SOURCE MATERIAL:
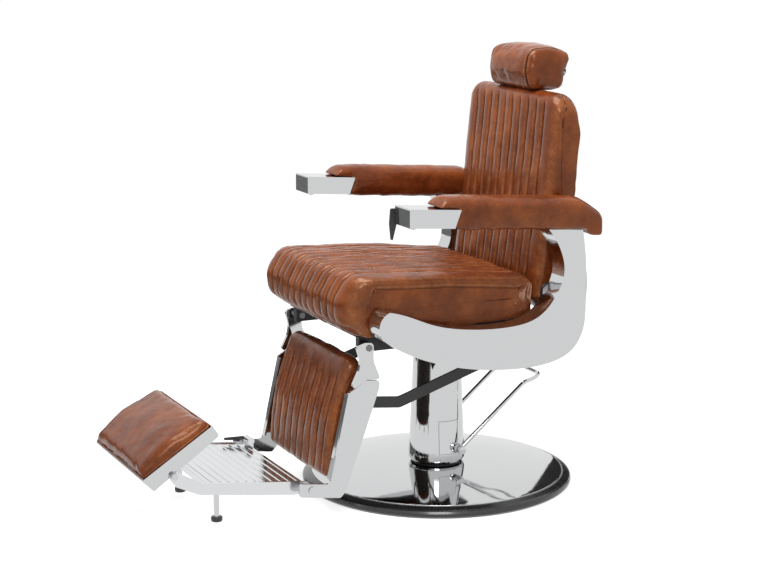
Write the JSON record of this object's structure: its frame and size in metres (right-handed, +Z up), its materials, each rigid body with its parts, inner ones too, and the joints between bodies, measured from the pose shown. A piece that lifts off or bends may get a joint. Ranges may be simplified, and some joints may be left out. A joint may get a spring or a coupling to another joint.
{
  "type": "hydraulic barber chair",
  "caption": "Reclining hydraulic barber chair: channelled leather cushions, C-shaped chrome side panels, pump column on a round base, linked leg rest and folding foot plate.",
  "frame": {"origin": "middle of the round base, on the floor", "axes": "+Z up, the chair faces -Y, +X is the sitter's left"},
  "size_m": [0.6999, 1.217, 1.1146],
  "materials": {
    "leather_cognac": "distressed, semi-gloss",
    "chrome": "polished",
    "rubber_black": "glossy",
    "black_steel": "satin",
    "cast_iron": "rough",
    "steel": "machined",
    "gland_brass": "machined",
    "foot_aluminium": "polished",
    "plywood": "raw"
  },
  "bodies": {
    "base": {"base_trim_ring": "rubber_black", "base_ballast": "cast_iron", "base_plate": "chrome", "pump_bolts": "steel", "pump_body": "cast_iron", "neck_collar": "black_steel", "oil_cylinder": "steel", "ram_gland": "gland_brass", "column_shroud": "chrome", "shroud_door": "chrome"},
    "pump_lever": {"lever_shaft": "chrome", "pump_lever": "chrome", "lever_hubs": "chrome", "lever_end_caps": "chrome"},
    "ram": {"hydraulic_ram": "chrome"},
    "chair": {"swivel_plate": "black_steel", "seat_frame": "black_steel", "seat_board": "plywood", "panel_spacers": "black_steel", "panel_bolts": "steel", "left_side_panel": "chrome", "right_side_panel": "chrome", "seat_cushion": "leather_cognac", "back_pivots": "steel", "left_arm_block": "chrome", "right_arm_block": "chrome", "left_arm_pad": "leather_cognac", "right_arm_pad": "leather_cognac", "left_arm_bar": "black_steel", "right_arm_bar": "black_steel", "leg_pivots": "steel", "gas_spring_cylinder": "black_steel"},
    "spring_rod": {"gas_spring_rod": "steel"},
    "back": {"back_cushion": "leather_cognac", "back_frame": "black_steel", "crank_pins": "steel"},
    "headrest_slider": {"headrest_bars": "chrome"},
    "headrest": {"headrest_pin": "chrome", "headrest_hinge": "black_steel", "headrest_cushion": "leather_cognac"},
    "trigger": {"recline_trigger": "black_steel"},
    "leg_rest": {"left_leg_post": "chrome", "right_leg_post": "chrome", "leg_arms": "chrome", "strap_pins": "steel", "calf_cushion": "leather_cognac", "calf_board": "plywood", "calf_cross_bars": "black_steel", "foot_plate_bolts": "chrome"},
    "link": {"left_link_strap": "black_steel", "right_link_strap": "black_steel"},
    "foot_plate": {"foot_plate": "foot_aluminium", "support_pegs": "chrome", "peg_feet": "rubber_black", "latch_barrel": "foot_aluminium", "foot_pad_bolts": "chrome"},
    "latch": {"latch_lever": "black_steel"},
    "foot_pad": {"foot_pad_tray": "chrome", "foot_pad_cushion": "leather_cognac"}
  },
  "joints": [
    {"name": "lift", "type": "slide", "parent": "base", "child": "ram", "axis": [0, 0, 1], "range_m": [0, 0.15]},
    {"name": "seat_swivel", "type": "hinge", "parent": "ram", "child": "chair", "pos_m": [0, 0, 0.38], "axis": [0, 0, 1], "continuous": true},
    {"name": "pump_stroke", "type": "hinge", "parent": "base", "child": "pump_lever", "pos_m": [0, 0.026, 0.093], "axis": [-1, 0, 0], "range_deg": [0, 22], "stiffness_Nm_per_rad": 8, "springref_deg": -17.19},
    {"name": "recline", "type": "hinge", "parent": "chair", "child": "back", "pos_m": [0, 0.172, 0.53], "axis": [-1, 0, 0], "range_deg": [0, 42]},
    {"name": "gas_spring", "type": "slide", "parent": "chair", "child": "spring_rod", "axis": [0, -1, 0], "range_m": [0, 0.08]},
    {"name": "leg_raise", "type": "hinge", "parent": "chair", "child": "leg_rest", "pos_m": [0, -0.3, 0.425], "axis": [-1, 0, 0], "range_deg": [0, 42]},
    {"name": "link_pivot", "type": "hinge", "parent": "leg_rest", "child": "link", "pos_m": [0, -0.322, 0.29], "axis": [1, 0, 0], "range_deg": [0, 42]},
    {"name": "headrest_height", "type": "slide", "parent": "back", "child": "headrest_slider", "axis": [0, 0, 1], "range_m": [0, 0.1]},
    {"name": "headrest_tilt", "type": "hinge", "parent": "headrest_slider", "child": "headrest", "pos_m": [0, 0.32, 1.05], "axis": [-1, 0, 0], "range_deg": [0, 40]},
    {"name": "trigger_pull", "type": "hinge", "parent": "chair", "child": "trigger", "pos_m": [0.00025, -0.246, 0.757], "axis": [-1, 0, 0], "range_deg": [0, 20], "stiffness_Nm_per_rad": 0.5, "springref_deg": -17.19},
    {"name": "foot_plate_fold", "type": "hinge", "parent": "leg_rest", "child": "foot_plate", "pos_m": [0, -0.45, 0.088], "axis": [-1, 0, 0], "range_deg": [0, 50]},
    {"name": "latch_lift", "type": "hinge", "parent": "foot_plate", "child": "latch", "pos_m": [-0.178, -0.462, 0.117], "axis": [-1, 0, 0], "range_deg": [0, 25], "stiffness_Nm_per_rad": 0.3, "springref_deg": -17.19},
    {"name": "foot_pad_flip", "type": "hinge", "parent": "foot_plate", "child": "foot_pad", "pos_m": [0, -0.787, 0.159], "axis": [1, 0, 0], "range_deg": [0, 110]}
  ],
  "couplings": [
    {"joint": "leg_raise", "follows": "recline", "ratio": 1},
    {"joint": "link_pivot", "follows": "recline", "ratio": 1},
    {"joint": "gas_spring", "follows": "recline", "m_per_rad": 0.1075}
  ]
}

WHAT IS BEING ASKED: Quote each line above in full, word for word.

ANSWER BELOW:
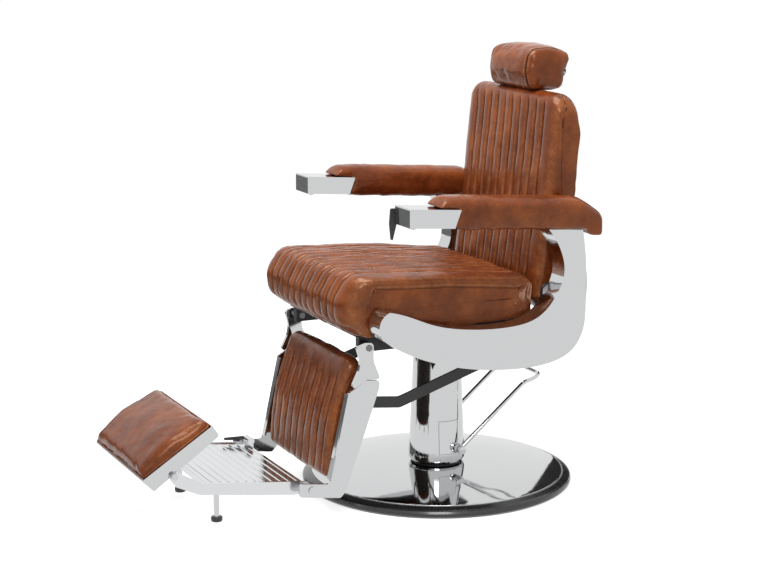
Write the JSON record of this object's structure: its frame and size in metres (right-handed, +Z up), its materials, each rigid body with its parts, inner ones too, and the joints between bodies, measured from the pose shown. A piece that lifts off or bends may get a joint. Ranges may be simplified, and some joints may be left out. A joint may get a spring or a coupling to another joint.
{
  "type": "hydraulic barber chair",
  "caption": "Reclining hydraulic barber chair: channelled leather cushions, C-shaped chrome side panels, pump column on a round base, linked leg rest and folding foot plate.",
  "frame": {"origin": "middle of the round base, on the floor", "axes": "+Z up, the chair faces -Y, +X is the sitter's left"},
  "size_m": [0.6999, 1.217, 1.1146],
  "materials": {
    "leather_cognac": "distressed, semi-gloss",
    "chrome": "polished",
    "rubber_black": "glossy",
    "black_steel": "satin",
    "cast_iron": "rough",
    "steel": "machined",
    "gland_brass": "machined",
    "foot_aluminium": "polished",
    "plywood": "raw"
  },
  "bodies": {
    "base": {"base_trim_ring": "rubber_black", "base_ballast": "cast_iron", "base_plate": "chrome", "pump_bolts": "steel", "pump_body": "cast_iron", "neck_collar": "black_steel", "oil_cylinder": "steel", "ram_gland": "gland_brass", "column_shroud": "chrome", "shroud_door": "chrome"},
    "pump_lever": {"lever_shaft": "chrome", "pump_lever": "chrome", "lever_hubs": "chrome", "lever_end_caps": "chrome"},
    "ram": {"hydraulic_ram": "chrome"},
    "chair": {"swivel_plate": "black_steel", "seat_frame": "black_steel", "seat_board": "plywood", "panel_spacers": "black_steel", "panel_bolts": "steel", "left_side_panel": "chrome", "right_side_panel": "chrome", "seat_cushion": "leather_cognac", "back_pivots": "steel", "left_arm_block": "chrome", "right_arm_block": "chrome", "left_arm_pad": "leather_cognac", "right_arm_pad": "leather_cognac", "left_arm_bar": "black_steel", "right_arm_bar": "black_steel", "leg_pivots": "steel", "gas_spring_cylinder": "black_steel"},
    "spring_rod": {"gas_spring_rod": "steel"},
    "back": {"back_cushion": "leather_cognac", "back_frame": "black_steel", "crank_pins": "steel"},
    "headrest_slider": {"headrest_bars": "chrome"},
    "headrest": {"headrest_pin": "chrome", "headrest_hinge": "black_steel", "headrest_cushion": "leather_cognac"},
    "trigger": {"recline_trigger": "black_steel"},
    "leg_rest": {"left_leg_post": "chrome", "right_leg_post": "chrome", "leg_arms": "chrome", "strap_pins": "steel", "calf_cushion": "leather_cognac", "calf_board": "plywood", "calf_cross_bars": "black_steel", "foot_plate_bolts": "chrome"},
    "link": {"left_link_strap": "black_steel", "right_link_strap": "black_steel"},
    "foot_plate": {"foot_plate": "foot_aluminium", "support_pegs": "chrome", "peg_feet": "rubber_black", "latch_barrel": "foot_aluminium", "foot_pad_bolts": "chrome"},
    "latch": {"latch_lever": "black_steel"},
    "foot_pad": {"foot_pad_tray": "chrome", "foot_pad_cushion": "leather_cognac"}
  },
  "joints": [
    {"name": "lift", "type": "slide", "parent": "base", "child": "ram", "axis": [0, 0, 1], "range_m": [0, 0.15]},
    {"name": "seat_swivel", "type": "hinge", "parent": "ram", "child": "chair", "pos_m": [0, 0, 0.38], "axis": [0, 0, 1], "continuous": true},
    {"name": "pump_stroke", "type": "hinge", "parent": "base", "child": "pump_lever", "pos_m": [0, 0.026, 0.093], "axis": [-1, 0, 0], "range_deg": [0, 22], "stiffness_Nm_per_rad": 8, "springref_deg": -17.19},
    {"name": "recline", "type": "hinge", "parent": "chair", "child": "back", "pos_m": [0, 0.172, 0.53], "axis": [-1, 0, 0], "range_deg": [0, 42]},
    {"name": "gas_spring", "type": "slide", "parent": "chair", "child": "spring_rod", "axis": [0, -1, 0], "range_m": [0, 0.08]},
    {"name": "leg_raise", "type": "hinge", "parent": "chair", "child": "leg_rest", "pos_m": [0, -0.3, 0.425], "axis": [-1, 0, 0], "range_deg": [0, 42]},
    {"name": "link_pivot", "type": "hinge", "parent": "leg_rest", "child": "link", "pos_m": [0, -0.322, 0.29], "axis": [1, 0, 0], "range_deg": [0, 42]},
    {"name": "headrest_height", "type": "slide", "parent": "back", "child": "headrest_slider", "axis": [0, 0, 1], "range_m": [0, 0.1]},
    {"name": "headrest_tilt", "type": "hinge", "parent": "headrest_slider", "child": "headrest", "pos_m": [0, 0.32, 1.05], "axis": [-1, 0, 0], "range_deg": [0, 40]},
    {"name": "trigger_pull", "type": "hinge", "parent": "chair", "child": "trigger", "pos_m": [0.00025, -0.246, 0.757], "axis": [-1, 0, 0], "range_deg": [0, 20], "stiffness_Nm_per_rad": 0.5, "springref_deg": -17.19},
    {"name": "foot_plate_fold", "type": "hinge", "parent": "leg_rest", "child": "foot_plate", "pos_m": [0, -0.45, 0.088], "axis": [-1, 0, 0], "range_deg": [0, 50]},
    {"name": "latch_lift", "type": "hinge", "parent": "foot_plate", "child": "latch", "pos_m": [-0.178, -0.462, 0.117], "axis": [-1, 0, 0], "range_deg": [0, 25], "stiffness_Nm_per_rad": 0.3, "springref_deg": -17.19},
    {"name": "foot_pad_flip", "type": "hinge", "parent": "foot_plate", "child": "foot_pad", "pos_m": [0, -0.787, 0.159], "axis": [1, 0, 0], "range_deg": [0, 110]}
  ],
  "couplings": [
    {"joint": "leg_raise", "follows": "recline", "ratio": 1},
    {"joint": "link_pivot", "follows": "recline", "ratio": 1},
    {"joint": "gas_spring", "follows": "recline", "m_per_rad": 0.1075}
  ]
}